··· DATA SECTION
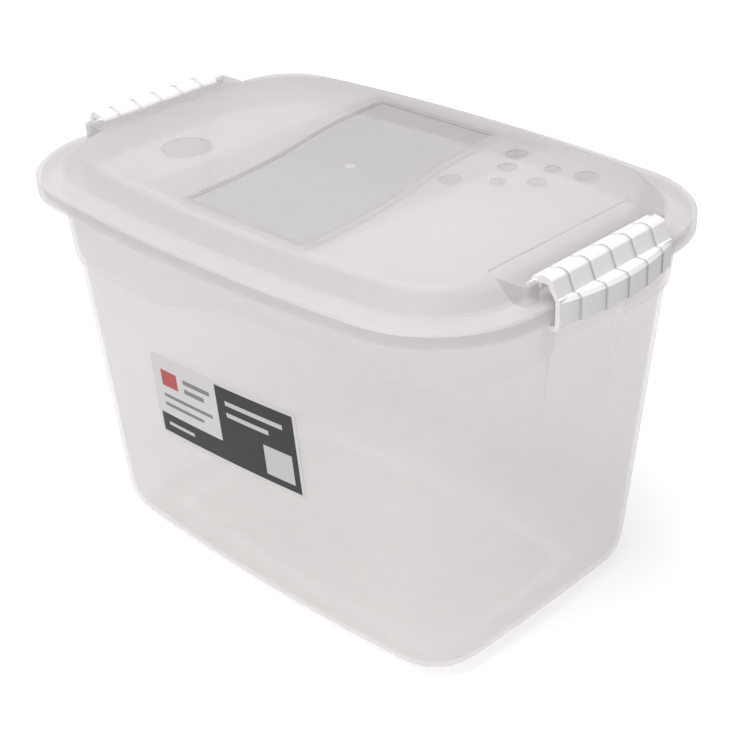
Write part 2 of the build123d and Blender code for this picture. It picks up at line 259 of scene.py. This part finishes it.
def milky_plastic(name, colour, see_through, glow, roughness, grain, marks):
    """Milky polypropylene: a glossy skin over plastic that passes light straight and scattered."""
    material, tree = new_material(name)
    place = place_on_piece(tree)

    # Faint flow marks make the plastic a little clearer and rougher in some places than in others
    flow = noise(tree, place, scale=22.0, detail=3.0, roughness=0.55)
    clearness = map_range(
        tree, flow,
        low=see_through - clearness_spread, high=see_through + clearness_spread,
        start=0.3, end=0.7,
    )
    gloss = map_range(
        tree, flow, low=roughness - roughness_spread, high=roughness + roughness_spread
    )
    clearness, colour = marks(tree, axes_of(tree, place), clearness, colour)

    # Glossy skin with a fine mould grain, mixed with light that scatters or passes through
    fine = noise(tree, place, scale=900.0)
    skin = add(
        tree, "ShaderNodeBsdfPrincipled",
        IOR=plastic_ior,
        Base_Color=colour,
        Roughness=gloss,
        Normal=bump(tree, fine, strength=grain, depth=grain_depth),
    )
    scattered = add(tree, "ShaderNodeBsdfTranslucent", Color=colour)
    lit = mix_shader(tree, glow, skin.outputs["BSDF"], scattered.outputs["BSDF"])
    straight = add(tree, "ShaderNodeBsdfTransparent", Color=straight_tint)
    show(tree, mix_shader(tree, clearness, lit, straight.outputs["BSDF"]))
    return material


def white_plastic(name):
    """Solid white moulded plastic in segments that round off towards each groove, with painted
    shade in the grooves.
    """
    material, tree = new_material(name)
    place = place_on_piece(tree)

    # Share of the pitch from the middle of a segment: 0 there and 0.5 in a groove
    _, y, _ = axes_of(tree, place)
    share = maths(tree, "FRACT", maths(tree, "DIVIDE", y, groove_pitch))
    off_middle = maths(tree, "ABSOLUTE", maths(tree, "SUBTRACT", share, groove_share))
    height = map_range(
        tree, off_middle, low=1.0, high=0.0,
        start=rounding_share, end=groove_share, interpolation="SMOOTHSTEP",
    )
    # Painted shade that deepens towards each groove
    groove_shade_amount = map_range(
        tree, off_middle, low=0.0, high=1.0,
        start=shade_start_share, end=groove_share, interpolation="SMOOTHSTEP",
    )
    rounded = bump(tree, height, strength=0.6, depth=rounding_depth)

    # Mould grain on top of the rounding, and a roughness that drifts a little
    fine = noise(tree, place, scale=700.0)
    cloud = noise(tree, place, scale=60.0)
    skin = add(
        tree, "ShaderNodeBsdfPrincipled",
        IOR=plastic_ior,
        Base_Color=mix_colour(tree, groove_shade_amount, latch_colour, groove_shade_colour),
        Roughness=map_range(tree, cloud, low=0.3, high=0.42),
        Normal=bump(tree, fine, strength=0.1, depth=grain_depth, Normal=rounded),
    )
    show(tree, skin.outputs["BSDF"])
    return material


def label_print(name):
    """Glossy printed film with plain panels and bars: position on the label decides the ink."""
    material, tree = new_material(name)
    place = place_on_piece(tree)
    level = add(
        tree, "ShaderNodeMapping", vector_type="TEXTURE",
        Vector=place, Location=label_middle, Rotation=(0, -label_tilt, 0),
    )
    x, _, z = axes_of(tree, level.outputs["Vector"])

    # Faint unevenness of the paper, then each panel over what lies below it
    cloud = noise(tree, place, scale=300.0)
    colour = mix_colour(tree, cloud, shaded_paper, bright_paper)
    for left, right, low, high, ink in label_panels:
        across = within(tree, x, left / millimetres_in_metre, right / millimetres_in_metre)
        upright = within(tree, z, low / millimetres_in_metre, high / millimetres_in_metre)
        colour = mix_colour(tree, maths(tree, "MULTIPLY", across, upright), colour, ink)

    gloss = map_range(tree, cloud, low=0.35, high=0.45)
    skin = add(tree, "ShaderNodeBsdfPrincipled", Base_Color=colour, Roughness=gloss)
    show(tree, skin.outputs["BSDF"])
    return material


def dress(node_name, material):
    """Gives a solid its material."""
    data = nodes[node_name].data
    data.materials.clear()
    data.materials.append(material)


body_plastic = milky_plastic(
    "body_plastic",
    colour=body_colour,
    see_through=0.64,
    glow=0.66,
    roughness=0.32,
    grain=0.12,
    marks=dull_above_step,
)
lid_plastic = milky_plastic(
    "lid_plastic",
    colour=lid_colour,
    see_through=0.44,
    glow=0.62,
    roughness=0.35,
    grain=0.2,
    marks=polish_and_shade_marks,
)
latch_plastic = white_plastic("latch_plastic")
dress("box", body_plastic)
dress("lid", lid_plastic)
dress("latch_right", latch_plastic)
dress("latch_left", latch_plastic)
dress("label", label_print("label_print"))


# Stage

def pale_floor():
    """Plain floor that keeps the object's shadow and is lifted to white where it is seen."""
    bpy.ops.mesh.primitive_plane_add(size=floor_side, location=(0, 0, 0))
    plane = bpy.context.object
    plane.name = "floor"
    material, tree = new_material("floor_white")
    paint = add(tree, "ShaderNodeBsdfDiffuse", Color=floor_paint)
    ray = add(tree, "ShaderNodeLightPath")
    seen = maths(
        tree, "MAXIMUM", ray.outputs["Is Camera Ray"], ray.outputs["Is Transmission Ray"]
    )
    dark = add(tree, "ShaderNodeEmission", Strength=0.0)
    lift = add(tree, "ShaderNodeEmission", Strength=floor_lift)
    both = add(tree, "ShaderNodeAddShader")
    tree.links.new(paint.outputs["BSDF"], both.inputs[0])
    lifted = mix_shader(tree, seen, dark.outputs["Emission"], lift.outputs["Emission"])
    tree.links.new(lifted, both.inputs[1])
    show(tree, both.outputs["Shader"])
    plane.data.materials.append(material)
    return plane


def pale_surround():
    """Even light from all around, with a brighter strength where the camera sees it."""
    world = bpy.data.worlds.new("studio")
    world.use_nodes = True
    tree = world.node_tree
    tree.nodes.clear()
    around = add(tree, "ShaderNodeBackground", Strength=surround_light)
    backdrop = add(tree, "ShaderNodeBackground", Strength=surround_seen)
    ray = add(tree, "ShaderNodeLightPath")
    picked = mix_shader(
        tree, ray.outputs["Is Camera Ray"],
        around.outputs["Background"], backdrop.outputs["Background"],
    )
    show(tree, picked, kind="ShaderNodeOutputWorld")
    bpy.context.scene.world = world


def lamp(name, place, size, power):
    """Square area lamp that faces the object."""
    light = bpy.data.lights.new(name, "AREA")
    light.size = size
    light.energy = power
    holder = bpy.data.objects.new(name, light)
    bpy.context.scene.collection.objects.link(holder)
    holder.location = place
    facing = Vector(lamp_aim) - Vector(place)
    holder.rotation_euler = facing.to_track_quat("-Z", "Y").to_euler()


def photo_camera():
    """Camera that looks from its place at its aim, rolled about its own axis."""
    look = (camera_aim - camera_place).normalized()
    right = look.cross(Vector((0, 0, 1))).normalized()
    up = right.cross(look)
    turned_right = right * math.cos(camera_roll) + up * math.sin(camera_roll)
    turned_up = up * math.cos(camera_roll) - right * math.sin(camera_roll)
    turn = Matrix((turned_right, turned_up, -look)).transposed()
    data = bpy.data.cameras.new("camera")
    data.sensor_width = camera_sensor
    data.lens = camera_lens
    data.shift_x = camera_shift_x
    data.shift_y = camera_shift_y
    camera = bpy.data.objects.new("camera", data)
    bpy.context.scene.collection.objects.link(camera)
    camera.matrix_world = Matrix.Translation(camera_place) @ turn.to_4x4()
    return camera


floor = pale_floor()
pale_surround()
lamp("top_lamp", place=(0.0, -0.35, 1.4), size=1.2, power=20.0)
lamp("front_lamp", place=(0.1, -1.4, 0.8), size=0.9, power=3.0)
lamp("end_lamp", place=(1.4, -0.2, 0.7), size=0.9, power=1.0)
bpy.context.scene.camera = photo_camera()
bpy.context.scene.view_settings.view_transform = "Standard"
······
**AIM**
Copy the lines from the start of the data verbatim, stopping after the line containing "place), clearness, colour)".

**TASK RESPONSE**
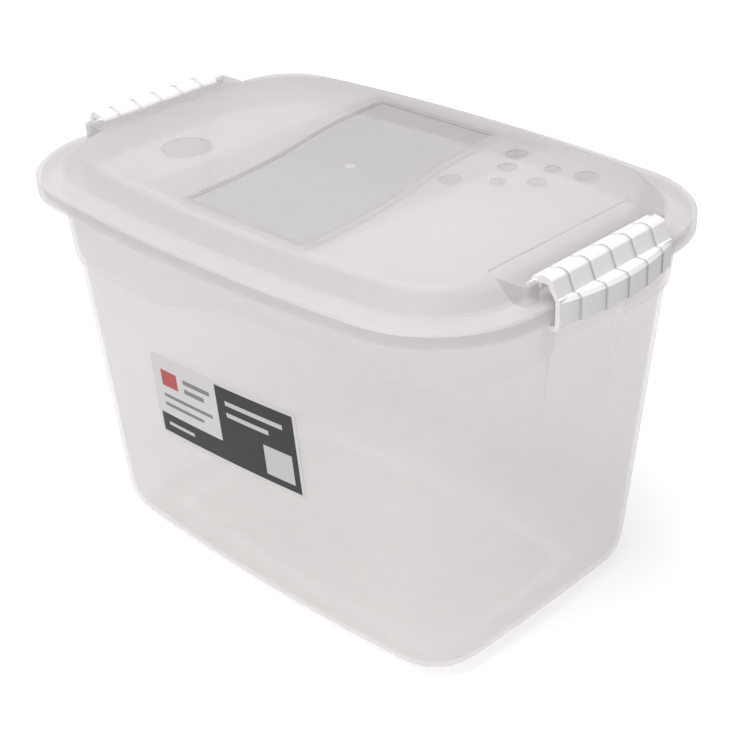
Write part 2 of the build123d and Blender code for this picture. It picks up at line 259 of scene.py. This part finishes it.
def milky_plastic(name, colour, see_through, glow, roughness, grain, marks):
    """Milky polypropylene: a glossy skin over plastic that passes light straight and scattered."""
    material, tree = new_material(name)
    place = place_on_piece(tree)

    # Faint flow marks make the plastic a little clearer and rougher in some places than in others
    flow = noise(tree, place, scale=22.0, detail=3.0, roughness=0.55)
    clearness = map_range(
        tree, flow,
        low=see_through - clearness_spread, high=see_through + clearness_spread,
        start=0.3, end=0.7,
    )
    gloss = map_range(
        tree, flow, low=roughness - roughness_spread, high=roughness + roughness_spread
    )
    clearness, colour = marks(tree, axes_of(tree, place), clearness, colour)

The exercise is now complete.